Here, Adey implies that the physical force of the elemental plays a crucial role in determining their capacity to be represented. Extending Adey’s observation, I detail in this section how procedures and technologies facilitate information sharing by establishing lines of relation between the representational and physical capacities of elemental forces. Rather than existing separately, the physical and representational capacities of the elemental are mutually cultivated through the enactment of information sharing practices. Mutual cultivation is evidenced by how information-sharing procedures attune with the spatial and temporal unravelling of the physical force of the elements constitutive of emergencies. In other words, through protocols, the physical force of the elemental is made to dictate when, and across what sites, information sharing should be enacted. This attunement, in turn, allows the technologies procedurally deployed to source and circulate information representative of the elemental forces underpinning emergencies.
For emergency responders, the elements commonly first appear in their representational capacity through the array of data flows, technologies and arrangements used to warn authorities of potential emergencies. The key warning software in the UK is the National Weather Warning Service. Designed and supplied by the Met Office, the service provides continual updates concerning shifts and trends in weather patterns surrounding the UK. These updates include assessments of weather patterns on two fronts: the likelihood that they will lead to emergencies and the potential impact an emergency might have. Likelihood refers to the statistical probability that a weather pattern will continue to move and encroach upon a specific area, thus bringing about the event that it potentially possesses. Impact, alternately, accounts for the effects that the emergency might have on infrastructure, environments and life and the extent of these effects.

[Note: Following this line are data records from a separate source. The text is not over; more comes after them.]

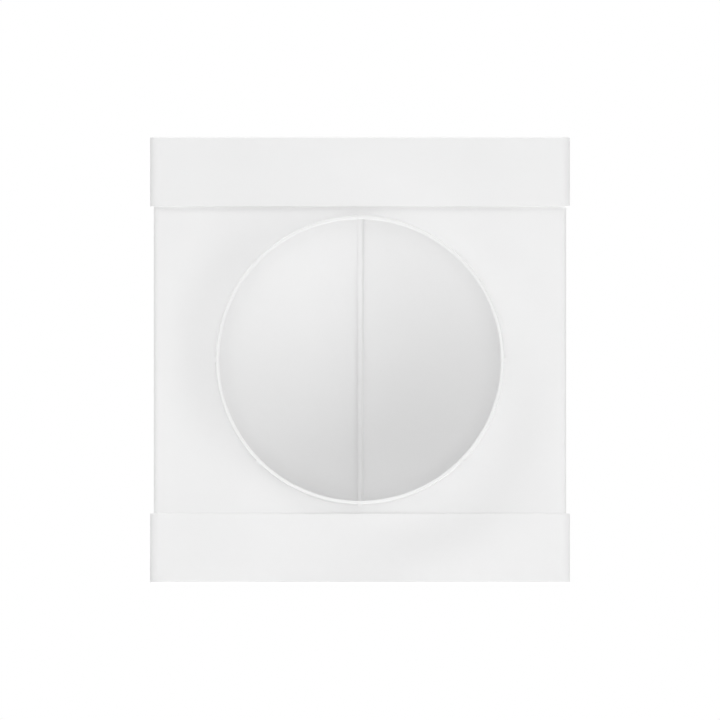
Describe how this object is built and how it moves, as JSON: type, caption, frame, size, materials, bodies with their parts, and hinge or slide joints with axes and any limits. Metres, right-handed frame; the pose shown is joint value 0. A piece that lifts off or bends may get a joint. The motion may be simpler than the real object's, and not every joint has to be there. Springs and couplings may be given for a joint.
{
  "type": "duct tee",
  "caption": "Moulded plastic tee for flat rectangular ventilation duct, with a push-in socket at each end of the run and a round branch socket on its wide face.",
  "frame": {"origin": "centre of the lower flat socket's mouth, on the axis of the run", "axes": "+Z along the run towards the upper flat socket, -Y out of the round branch, +X across the wide face"},
  "size_m": [0.2246, 0.1286, 0.2388],
  "materials": {
    "white_plastic": "satin moulded"
  },
  "bodies": {
    "root": {"tee_body": "white_plastic"}
  },
  "joints": []
}
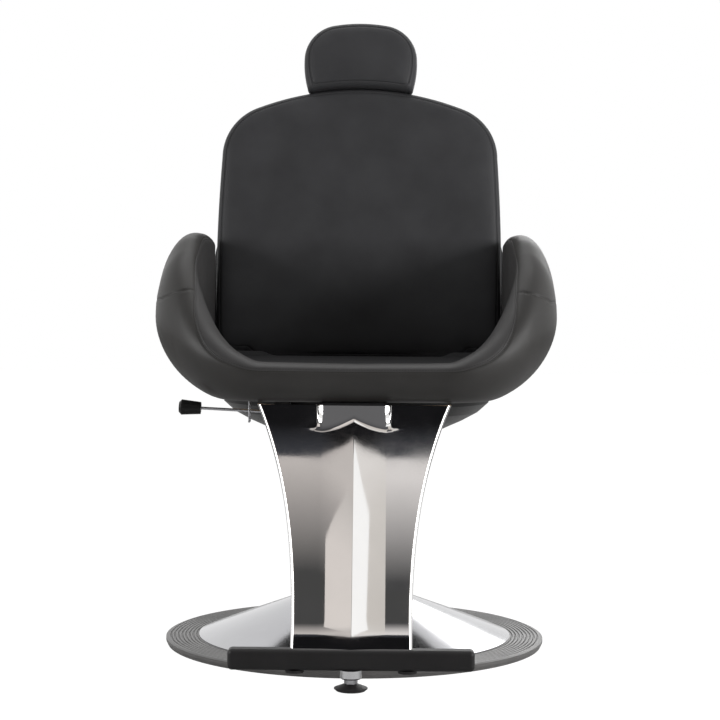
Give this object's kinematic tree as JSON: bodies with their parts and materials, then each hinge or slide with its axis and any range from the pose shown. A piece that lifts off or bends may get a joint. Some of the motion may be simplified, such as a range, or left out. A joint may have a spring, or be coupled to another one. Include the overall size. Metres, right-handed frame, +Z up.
{
  "type": "threading chair",
  "caption": "Salon chair with a reclining tall back, sliding headrest, padded bucket seat, metal footrest panel and a round pump base.",
  "frame": {"origin": "on the floor, on the axis of the pump and of the round base", "axes": "+Z up, -Y the way the chair faces, +X to the right of someone who faces the chair"},
  "size_m": [0.658, 0.8124, 1.0577],
  "materials": {
    "ring_rubber": "ribbed satin rubber",
    "black_rubber": "satin rubber",
    "painted_steel": "black powder coat",
    "zinc_steel": "zinc plated",
    "polished_steel": "polished",
    "chrome_steel": "chromed",
    "polished_aluminium": "polished casting",
    "black_plastic": "satin moulded",
    "plywood": "black stained",
    "upholstery_bucket": "matte upholstery hide, fine grain",
    "upholstery_seat": "matte upholstery hide, fine grain",
    "upholstery_back": "matte upholstery hide, fine grain",
    "upholstery_rear": "matte upholstery hide, fine grain"
  },
  "bodies": {
    "base": {"rubber_ring": "ring_rubber", "base_plate": "painted_steel", "pump_cylinder": "painted_steel", "pump_bolts": "zinc_steel", "base_cover": "polished_steel", "cover_collar": "black_plastic", "pump_gland": "black_plastic", "pedal_bracket": "painted_steel", "pedal_pin": "zinc_steel"},
    "pedal": {"pedal_arm": "zinc_steel", "pedal_pad": "black_rubber"},
    "ram": {"ram": "chrome_steel", "ram_head": "painted_steel", "shroud_tube": "chrome_steel", "thrust_bearing": "zinc_steel"},
    "seat": {"swivel_hub": "painted_steel", "chassis_plate": "painted_steel", "chassis_bolts": "zinc_steel", "chassis_rails": "painted_steel", "seat_board": "plywood", "bucket_seat": "upholstery_bucket", "seat_cushion": "upholstery_seat", "underside_pan": "black_plastic", "footrest_panel": "polished_aluminium", "footrest_bracket": "painted_steel", "footrest_bolts": "zinc_steel", "footrest_bar": "black_rubber", "footrest_bar_core": "painted_steel", "footrest_glides": "black_plastic", "foot_boss": "painted_steel", "hinge_brackets": "painted_steel", "hinge_pins": "zinc_steel", "gas_cylinder": "painted_steel", "gas_gland": "zinc_steel", "gas_mount": "painted_steel", "lever_bracket": "painted_steel", "lever_pin": "zinc_steel", "lever_guide": "zinc_steel"},
    "levelling_foot": {"levelling_pad": "black_plastic", "levelling_nut": "zinc_steel", "levelling_stud": "zinc_steel"},
    "recline_lever": {"lever_rod": "zinc_steel", "lever_knob": "black_plastic"},
    "gas_rod": {"gas_rod": "chrome_steel", "gas_eye": "zinc_steel"},
    "backrest": {"back_frame": "painted_steel", "back_board": "plywood", "back_cushion": "upholstery_back", "back_shell": "upholstery_rear", "gas_pin": "zinc_steel", "headrest_guide": "black_plastic"},
    "headrest_carrier": {"headrest_posts": "chrome_steel", "headrest_yoke": "painted_steel"},
    "headrest": {"headrest_cushion": "upholstery_back", "headrest_plate": "painted_steel", "tilt_pin": "zinc_steel"}
  },
  "joints": [
    {"name": "ram_lift", "type": "slide", "parent": "base", "child": "ram", "axis": [0, 0, 1], "range_m": [0, 0.15]},
    {"name": "seat_swivel", "type": "hinge", "parent": "ram", "child": "seat", "pos_m": [0, 0, 0.34], "axis": [0, 0, 1], "continuous": true},
    {"name": "backrest_recline", "type": "hinge", "parent": "seat", "child": "backrest", "pos_m": [0, 0.205, 0.44], "axis": [-1, 0, 0], "range_deg": [0, 42]},
    {"name": "gas_spring_slide", "type": "slide", "parent": "seat", "child": "gas_rod", "axis": [0, -1, 0], "range_m": [0, 0.0412]},
    {"name": "headrest_height", "type": "slide", "parent": "backrest", "child": "headrest_carrier", "axis": [0, 0.2079, 0.9781], "range_m": [0, 0.12]},
    {"name": "headrest_tilt", "type": "hinge", "parent": "headrest_carrier", "child": "headrest", "pos_m": [0, 0.38024, 0.98549], "axis": [-1, 0, 0], "range_deg": [0, 35]},
    {"name": "release_lever", "type": "hinge", "parent": "seat", "child": "recline_lever", "pos_m": [-0.112, -0.174, 0.389], "axis": [0, -1, 0], "range_deg": [0, 12], "stiffness_Nm_per_rad": 2, "springref_deg": -17.19},
    {"name": "pump_pedal", "type": "hinge", "parent": "base", "child": "pedal", "pos_m": [0, 0.068, 0.118], "axis": [-1, 0, 0], "range_deg": [0, 18], "stiffness_Nm_per_rad": 8, "springref_deg": -28.65},
    {"name": "foot_level", "type": "slide", "parent": "seat", "child": "levelling_foot", "axis": [0, 0, -1], "range_m": [0, 0.0015]}
  ],
  "couplings": [
    {"joint": "gas_spring_slide", "follows": "backrest_recline", "m_per_rad": 0.05573}
  ]
}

These warnings are mobilised as a temporally routinised procedure for authorities. As the emergency planner explained; ‘At two o’clock’ …We all (emergency responders) get automated ones’ (my brackets), related to conditions such as ‘flooding, wind excetra’. 5 Visualised on a map of the region, these warnings are colour coded. In relation to imminent emergencies, two colours are of interest: yellow and amber. 6 Whereas yellow suggests the need to remain aware of continuing developments in the weather, amber will initiate action from emergency responders. 7
Representative of the elemental forces that collectively constitute weather fronts, warnings operate as thresholds that, when breached, instigate the physical extension of new information sharing conduits across space. Action will be taken according to the emergency planner; ‘definitely when there’s an amber, possibly if there’s a yellow…and if anybody says actually we think this requires some multi-agency coordination, police will call… a Response Working Group’. Connecting the upper echelons of the local Police, Fire and Rescue Service, Ambulance Services, the Environment Agency and local government, Response Working Groups (RWGs) are initially formed virtually using a secured, multi-line telecommunications system. Each member of the group is charged with sourcing information regarding aspects of the emergency for which they are responsible. Whereas the Fire and Rescue Service would collect information concerning challenges for the evacuation of communities, for example, the Environment Agency might gather information pertaining to the potential adulteration of water supplies.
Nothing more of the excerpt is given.